At first they used "measures of hotness", but ran out a few generations in. Coincidentally, degrees of warmth are all named after scientists. So they continued with scientists.
I recently had occasion to evaluate a database of 1200+ NVIDIA GPUs and can tell you that the only thing consistent about the model numbers is their inconsistency. For example, what is an RTX 4000? It could be the 2018 Quadro RTX 4000, the Quadro RTX 4000 Max-Q, or Quadro RTX 4000 Mobile (all Turing cards), but it could also be the RTX 4000 Mobile Ada Generation (Ada Lovelace card released 2023).
Why do they still sell hardware now that practically every other business has moved to being a service provider? If we set aside the fact that it would be an awful move for end-users, what's to stop Nvidia from cornering the market by only renting them in their own data centers? Is it the logistics of moving the massive training sets?
That would be a highly risky bet on Nvidia becoming AWS faster than AWS can become Nvidia.
What they're doing is instead trying to make sure that their GPUs continue to be seen as the best option in the short/medium term (by having them accessible everywhere), and trying to commoditize their complement by giving small cloud providers disproportionate GPU allocations, which they hope will drive customers from the big providers to the smaller ones that a) aren't trying to build their own ML hardware, b) will have less negotiating leverage with Nvidia in the long term.
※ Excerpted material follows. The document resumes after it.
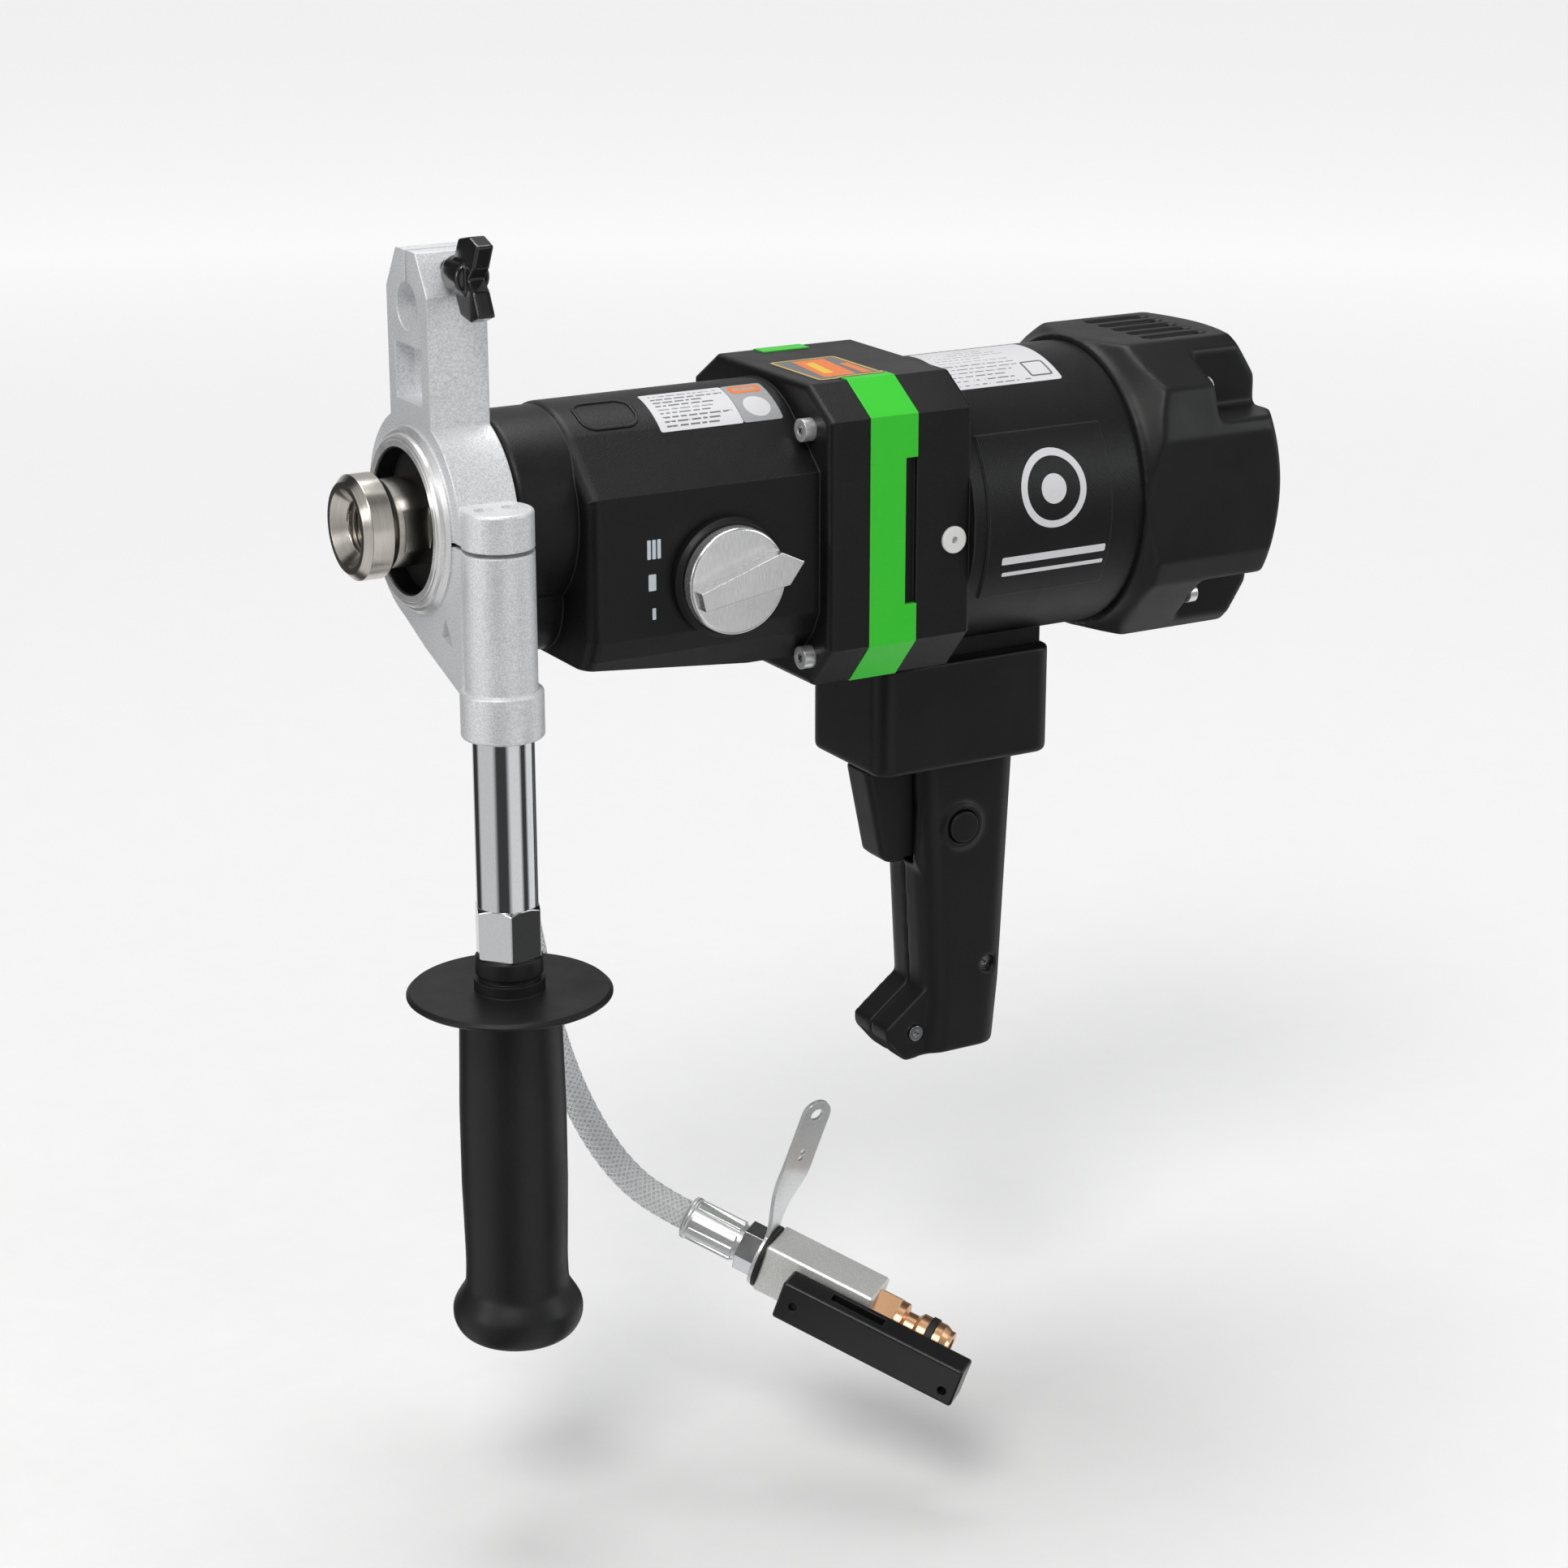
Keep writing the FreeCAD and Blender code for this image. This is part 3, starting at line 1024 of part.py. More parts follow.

I'm asking why Nvidia doesn't maximize their profits by retaining the hardware and selling compute. They could capture the market from those other providers if they sold more FLOPS/kilowatt (or whatever metric is used). Compared to manufacturing GPUs/TPUs, running a datacenter (especially one that specializes in Nvidia hw) would seem to be a trivial task.
https://www.anandtech.com/show/21136/nvidia-at-sc23-h200-acc...
This is an H100 141GB, not new silicon like the Nvidia page might lead one to believe.